The effects of music on the sleep quality of adults with chronic insomnia using evidence from polysomnographic and self-reported analysis: A randomized control trial.

Author: Chang ET, Lai HL, Chen PW, Hsieh YM, Lee LH.
Department of Chest Medicine, Buddhist Tzu Chi General Hospital, Hualien, Taiwan.
Conference/Journal: Int J Nurs Stud.
Date published: 2012 Apr 9
Other: Word Count: 290

Research-based evidence supports the therapeutic use of music to improve the sleep quality measured by self-reported questionnaires. However, scientific knowledge of the effects of music measured using standard polysomnography in chronic insomnia adults is currently insufficient.
The objective of this study was to evaluate the effect of soothing music on objective and subjective sleep quality in adults with chronic insomnia.

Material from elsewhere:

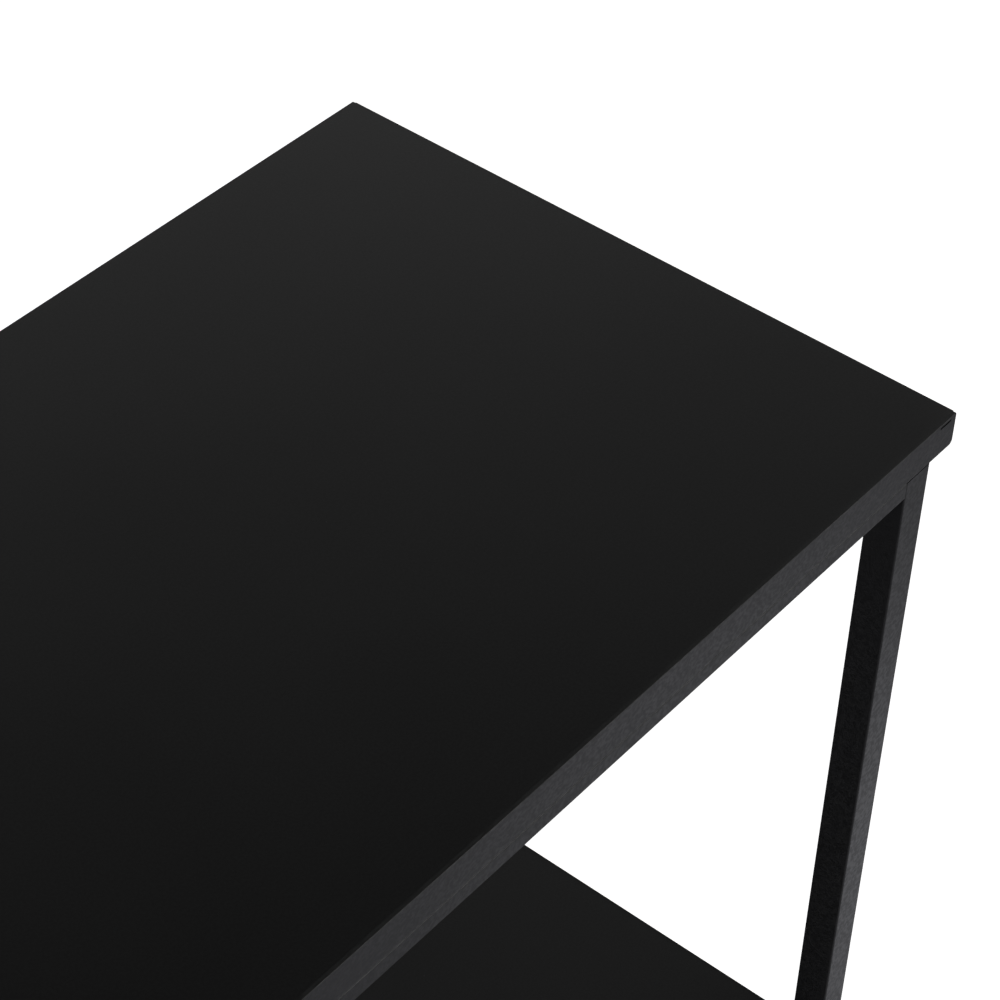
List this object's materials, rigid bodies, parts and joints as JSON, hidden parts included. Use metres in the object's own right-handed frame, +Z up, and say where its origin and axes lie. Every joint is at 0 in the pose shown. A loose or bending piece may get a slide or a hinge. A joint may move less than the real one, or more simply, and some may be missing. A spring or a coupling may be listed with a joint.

Fifty participants were enrolled in a randomized controlled trial conducted in the sleep laboratory of a hospital, with 25 participants allocated to the music group and 25 to the control group. For four days, the experimental group was exposed to soothing music selected by the participants or researchers for 45min at nocturnal sleep time, whereas the control group was not exposed to music. Sleep was measured using polysomnography (PSG) and self-reported questionnaires. A general estimating equation was applied to analyze the data.
After controlling for baseline data, the music group had significantly better scores for rested rating (p=0.01), shortened stage 2 sleep (p=0.03), and prolonged REM sleep (p=0.04) compared to the control group, shown by the generalized estimating equations. However, there was no evidence of the effectiveness of music on other sleep parameters as measured by PSG. Additional findings indicate no difference in sleep quality between those who listened to their own preferred music (n=10) and those who listened to music selected by the researchers (n=15).
The results contribute to knowledge of the effectiveness of music as a therapy to improve sleep quality in adults experiencing insomnia. Listening to soothing music at nocturnal sleep time improved the rested rating scores, shortened stage 2 sleep, and prolonged REM sleep, but has little effect on sleep quality as measured by polysomnography and self-reported questionnaires.